Casualties and losses
unknown 170 dead, wounded or missing

The Battle of Friedberg, also called the Battle of Limburg, took place on 10 November 1793 between the French and the Prussian troops, during the French Revolutionary Wars.


While the Austrians saw themselves on the eve of losing their possessions in Belgium, the Prussian army, which had scarcely escaped from France, hastened to the aid of the Palatinate invaded by General Adam Philippe, Comte de Custine. After having protected Koblenz by leaving a division there, Charles William Ferdinand, Duke of Brunswick-Wolfenbüttel settled in and around Limburg, where he considered himself well-situated to block French progress. On the 8th of November Custine ordered Colonel Jean Nicolas Houchard to assemble all his detachments, and to attack the Prussians in Limburg.[Note 1] Louis Dominique Munnier was to support the attack with his corps.[1]

Houchard surprised the Prussians, who, believing themselves safe in Limburg, had established negligible defenses. The French quietly installed their batteries before the enemy even thought of defending themselves. Nevertheless, after some hesitation, the Prussians brought out their troops, who threw themselves into battle, sowing some confusion. French artillery fire forced them to retreat. The French expelled the Prussians from the city, who retreat to Montabaur, while the French fortified themselves in their conquest. The entire battle took 90 minutes.[1]

Notes, citations and sources


  1. The French order of battle is incomplete, but it is known that Houchard commanded one battalion of the Volontaires Grenadiers, three squadrons of the 2nd Chasseurs à cheval, and two squadrons of the 2nd Cavalry regiment of Custine's advanced guard. See Smith, p. 28.

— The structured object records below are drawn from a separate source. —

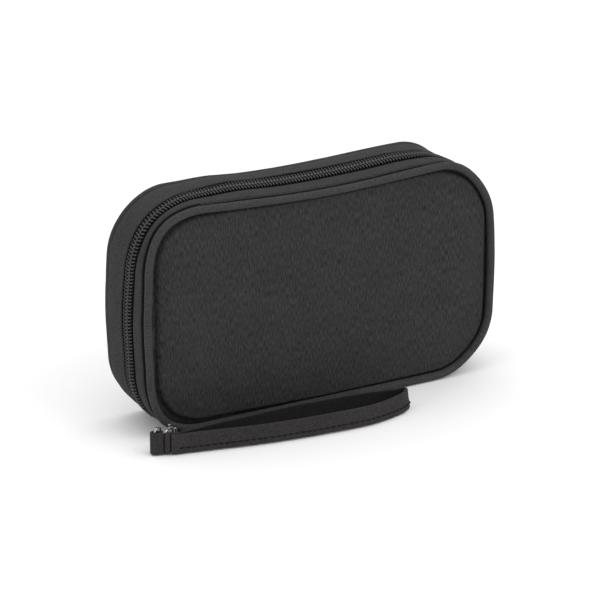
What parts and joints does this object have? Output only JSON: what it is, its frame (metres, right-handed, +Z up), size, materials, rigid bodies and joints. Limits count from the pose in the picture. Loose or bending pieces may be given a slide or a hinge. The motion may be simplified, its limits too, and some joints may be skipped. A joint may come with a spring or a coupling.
{
  "type": "cable organizer pouch",
  "caption": "Zipped fabric case for cables: two piped shells hinged along the base, a side zip, inner pockets and elastic loops, and a clip-on wrist strap.",
  "frame": {"origin": "on the resting plane under the middle of the case's length and of its depth, on the rear shell's base wall", "axes": "+X along the case's length, -Y out of the front cover, +Z up"},
  "size_m": [0.2017, 0.0755, 0.1097],
  "materials": {
    "shell": "fine black polyester weave",
    "piping": "black bias binding over cord",
    "stiffener": "grey foam board",
    "lining": "plain black lining cloth",
    "zipper_tape": "black woven zip tape",
    "zipper_coil": "black nylon coil",
    "mesh": "black knitted net",
    "elastic": "black woven elastic",
    "strap": "folded and stitched black polyester",
    "nickel": "nickel plate",
    "black_metal": "black enamel"
  },
  "bodies": {
    "rear_shell": {"rear_panel": "shell", "rear_stiffener": "stiffener", "rear_lining": "lining", "rear_piping": "piping", "rear_gusset": "shell", "rear_zipper_tape": "zipper_tape", "rear_zipper_coil": "zipper_coil", "spine_seam": "piping", "slip_pocket": "lining", "elastic_loops": "elastic"},
    "front_cover": {"front_panel": "shell", "front_stiffener": "stiffener", "front_lining": "lining", "front_piping": "piping", "front_gusset": "shell", "front_zipper_tape": "zipper_tape", "front_zipper_coil": "zipper_coil", "mesh_pocket": "mesh", "mesh_pocket_binding": "elastic", "corner_tab": "strap", "tab_ring": "nickel"},
    "slider": {"zipper_slider": "black_metal"},
    "puller": {"zipper_puller": "black_metal"},
    "clasp": {"clasp_hook": "nickel"},
    "clasp_gate": {"clasp_trigger": "nickel"},
    "clasp_eye": {"clasp_eye": "nickel"},
    "strap": {"strap_end_loop": "strap", "strap_keeper": "strap", "strap_band": "strap"}
  },
  "joints": [
    {"name": "lid_hinge", "type": "hinge", "parent": "rear_shell", "child": "front_cover", "pos_m": [0, -0.0028, 0], "axis": [1, 0, 0], "range_deg": [0, 170]},
    {"name": "slider_travel", "type": "slide", "parent": "rear_shell", "child": "slider", "axis": [0, 0, 1], "range_m": [0, 0.035]},
    {"name": "puller_flip", "type": "hinge", "parent": "slider", "child": "puller", "pos_m": [0.09775, -0.0028, 0.038], "axis": [0, -1, 0], "range_deg": [0, 175]},
    {"name": "clasp_swing", "type": "hinge", "parent": "front_cover", "child": "clasp", "pos_m": [-0.08846, -0.0282, 0.0063], "axis": [0, 0, 1], "range_deg": [-6, 2]},
    {"name": "clasp_gate", "type": "hinge", "parent": "clasp", "child": "clasp_gate", "pos_m": [-0.09004, -0.0289, 0.00926], "axis": [-0.4067, 0.9135, 0], "range_deg": [0, 20], "stiffness_Nm_per_rad": 0.02, "springref_deg": -17.19},
    {"name": "clasp_swivel", "type": "hinge", "parent": "clasp", "child": "clasp_eye", "pos_m": [-0.0997, -0.0332, 0.0063], "axis": [0.9135, 0.4067, 0], "range_deg": [-25, 0]},
    {"name": "strap_turn", "type": "hinge", "parent": "clasp_eye", "child": "strap", "pos_m": [-0.0997, -0.0332, 0.0063], "axis": [0, 0, 1], "range_deg": [-70, 3]}
  ]
}
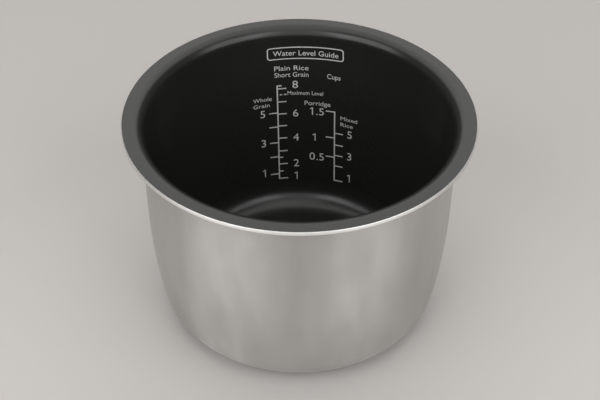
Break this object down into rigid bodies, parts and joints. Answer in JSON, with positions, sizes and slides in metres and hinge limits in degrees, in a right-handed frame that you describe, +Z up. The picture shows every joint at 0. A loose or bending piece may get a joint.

  1. 1.0 1.1 Smith, Digby (1998). The Napoleonic Wars Data Book. London: Greenhill. ISBN 1-85367-276-9. 

Sources cited

  • Dodge, Theodore Ayrault (2011). Warfare in the Age of Napoleon: The Revolutionary Wars Against the First Coalition in Northern Europe and the Italian Campaign, 1789-1797. USA: Leonaur Ltd. ISBN 978-0-85706-598-8. 
  • Phipps, Ramsay Weston (2011). The Armies of the First French Republic: Volume II The Armées du Moselle, du Rhin, de Sambre-et-Meuse, de Rhin-et-Moselle. USA: Pickle Partners Publishing. ISBN 978-1-908692-25-2. 
  • Smith, Digby (1998). The Napoleonic Wars Data Book. London: Greenhill. ISBN 1-85367-276-9. 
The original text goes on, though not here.